Creator fit is the final filter

The best agency on paper may still be the wrong agency for a specific creator. That is why fit should be one of the final review criteria, not an afterthought. A creator focused on premium branding, selective fan conversion, and long-term positioning may not thrive with an agency optimized for high-volume sales tactics. The reverse is also true.

Reviews should consider audience stage, content style, monetization model, and operational readiness. Some agencies are built for creators who already have traffic and need conversion help. Others are better for creators who need visibility systems from the ground up. A fair review does not just ask whether the agency is good. It asks for whom.

For a platform like THEWEBADDICTED, that distinction matters because the ecosystem includes creators, agencies, and service providers all trying to make smarter growth decisions. Better review standards improve trust across the market, not just individual buying choices.

What strong onlyfans agency review criteria look like in practice

The most useful reviews balance commercial realism with creator protection. They check whether an agency can produce results, but they also examine the mechanics behind those results. That means looking at service scope, proof quality, pricing logic, communication systems, compliance awareness, team depth, reputation consistency, and fit.

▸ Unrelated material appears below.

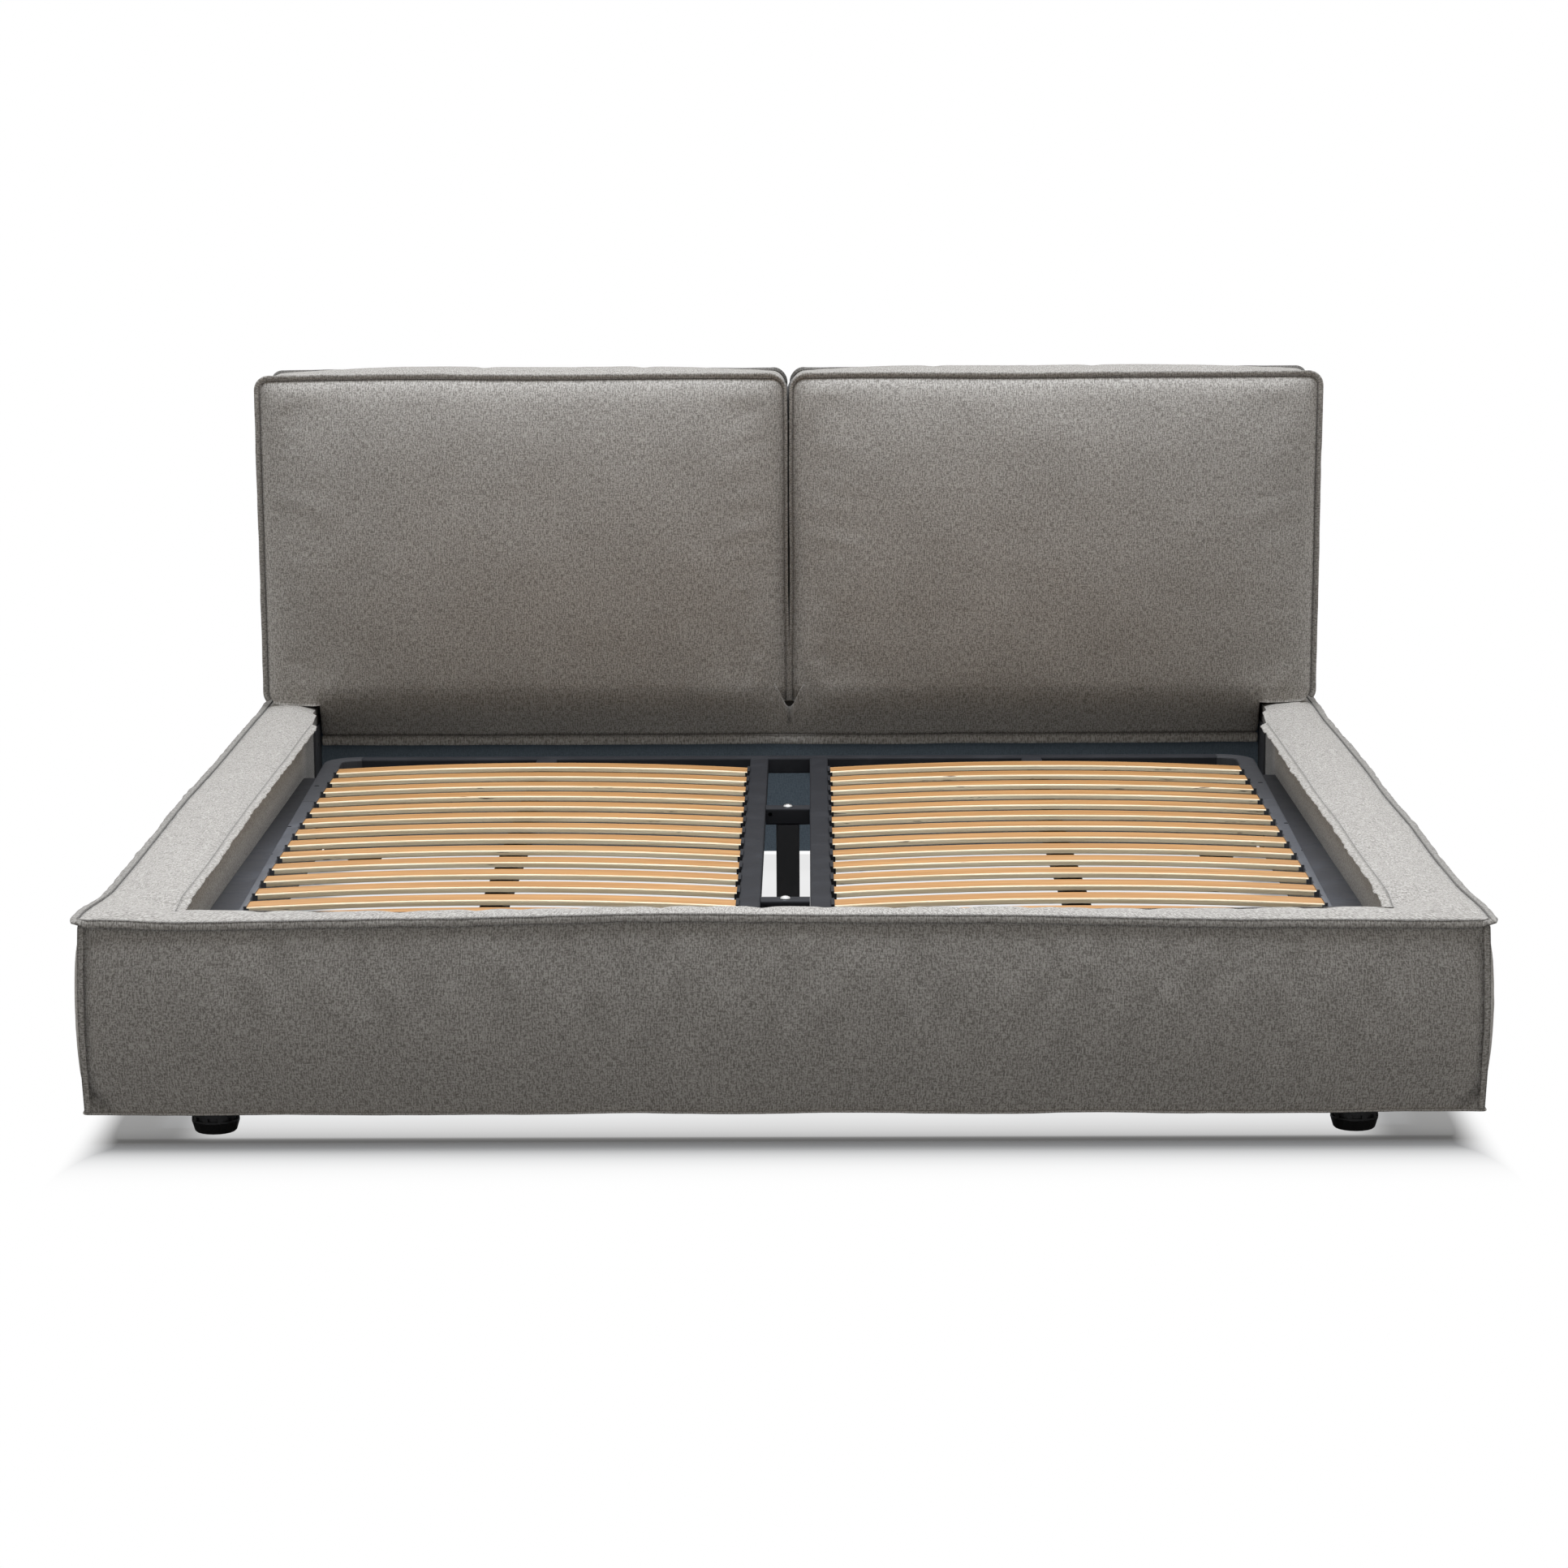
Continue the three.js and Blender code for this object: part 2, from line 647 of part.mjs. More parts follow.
for (const [name, side] of sides) {
  place(slatBase, `outer_rail_${name}`, outerRail(side), blackSteel);
  place(slatBase, `inner_rail_${name}`, innerRail(side), blackSteel);
  place(slatBase, `mid_rail_${name}`, midRail(side), blackSteel);
  place(surround, `side_board_${name}`, block(...sideBoardBox(side)), timber);
  place(surround, `side_pad_${name}`, sidePad(side), linen);
  place(surround, `support_angle_${name}`, supportAngle(side), blackSteel);
  place(headboard, `cushion_${name}`, side > 0 ? cushionGeometry : mirrored(cushionGeometry), linen);
  place(headboard, `head_bracket_${name}`, headBracket(side), blackSteel);
  slatAlong.forEach((y, i) => {
    const number = String(i + 1).padStart(2, '0');
    place(slatBase, `slat_${name}_${number}`, slatGeometry, beech, [side * slatMiddle, y, slatEndTop]);
  });
  for (const [end, y] of footAlong) {
    place(feet, `levelling_foot_${end}_${name}`, footGeometry, blackPlastic, [side * footX, y, 0]);
  }
}

place(slatBase, 'head_bar', tube('x', [-barSpan, barSpan], [frameHead - tubeWidth, frameHead],
  [frameBottom, frameTop]), blackSteel);
place(slatBase, 'foot_bar', tube('x', [-footBarSpan, footBarSpan], [frameFoot, frameFoot + tubeWidth],
  [frameBottom, frameTop]), blackSteel);
crossbarY.forEach((y, i) => {
  const name = ['head', 'foot'][i];
  place(slatBase, `crossbar_${name}`, crossbar(y), blackSteel);
  place(slatBase, `centre_leg_${name}`, centreLeg(y), blackSteel);
  place(slatBase, `leg_bolt_${name}`, boltGeometry, brightSteel, [0, y, frameTop]);
});
place(surround, 'footboard_core', footBoard(), timber);
place(surround, 'footboard_pad', footPad(), linen);
place(headboard, 'head_panel', headPanel(), lining);
place(headboard, 'skirt', skirt(), linen);

export default bed;
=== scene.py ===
import math

import bmesh
import bpy
import numpy as np
from mathutils import Matrix, Vector, noise
from mathutils.bvhtree import BVHTree


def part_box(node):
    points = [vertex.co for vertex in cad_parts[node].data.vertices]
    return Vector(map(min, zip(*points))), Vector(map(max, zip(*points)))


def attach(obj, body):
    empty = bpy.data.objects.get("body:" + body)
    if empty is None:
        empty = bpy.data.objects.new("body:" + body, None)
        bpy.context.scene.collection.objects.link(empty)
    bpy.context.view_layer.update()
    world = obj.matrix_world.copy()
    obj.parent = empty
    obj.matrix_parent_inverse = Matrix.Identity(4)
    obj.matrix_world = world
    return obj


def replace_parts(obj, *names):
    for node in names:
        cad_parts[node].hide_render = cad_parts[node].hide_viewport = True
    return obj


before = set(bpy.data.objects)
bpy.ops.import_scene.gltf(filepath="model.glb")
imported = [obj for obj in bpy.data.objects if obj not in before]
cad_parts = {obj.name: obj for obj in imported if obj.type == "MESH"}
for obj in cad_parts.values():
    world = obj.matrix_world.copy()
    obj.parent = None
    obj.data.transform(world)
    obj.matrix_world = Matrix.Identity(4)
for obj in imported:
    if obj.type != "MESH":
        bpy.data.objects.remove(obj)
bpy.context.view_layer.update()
scene = bpy.context.scene
print("frame loaded:", len(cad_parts), "nodes")


def addObject(name, data):
    item = bpy.data.objects.new(name, data)
    scene.collection.objects.link(item)
    return item


def feed(socket, value):       # value is a link, a colour or a number
    if isinstance(value, bpy.types.NodeSocket):
        socket.id_data.links.new(value, socket)
    elif value is not None:
        socket.default_value = (*value, 1) if socket.type == "RGBA" else value


def treeOf(*values):
    return next(value.id_data for value in values if isinstance(value, bpy.types.NodeSocket))


def addNode(tree, kind, inputs=None, **settings):
    node = tree.nodes.new("ShaderNode" + kind)
    for name, value in settings.items():
        setattr(node, name, value)
    for label, value in (inputs or {}).items():
        feed(node.inputs[label], value)
    return node


def mathNode(operation, a, b=None):
    return addNode(treeOf(a, b), "Math", {0: a, 1: b}, operation=operation).outputs[0]


def plus(a, b):
    return mathNode("ADD", a, b)


def minus(a, b):
    return mathNode("SUBTRACT", a, b)


def times(a, b):
    return mathNode("MULTIPLY", a, b)


def larger(a, b):
    return mathNode("MAXIMUM", a, b)


def mixColor(factor, a, b, blend="MIX"):
    return addNode(treeOf(factor, a, b), "Mix", {0: factor, 6: a, 7: b},
                   data_type="RGBA", blend_type=blend).outputs[2]


def mapRange(value, low, high, easing="SMOOTHSTEP"):
    return addNode(value.id_data, "MapRange", {"Value": value, "From Min": low, "From Max": high},
                   interpolation_type=easing).outputs["Result"]


def toned(pattern, low, high, a, b):       # from a to b as the pattern rises
    return mixColor(mapRange(pattern, low, high), a, b)


def splitAxes(vector):
    return addNode(vector.id_data, "SeparateXYZ", {0: vector}).outputs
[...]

No agency will score perfectly across every category. Some are stronger on acquisition than retention. Some excel with established creators but are a poor match for beginners. Some offer close support but at a premium that only makes sense above a certain revenue level. That is normal. The point of strong criteria is not to create one winner. It is to make trade-offs visible before money and access are on the line.

If you are reviewing agencies or choosing one, stay skeptical of broad promises and pay close attention to how the business actually runs. The right partner should make growth feel more controlled, more measurable, and more sustainable, not just louder.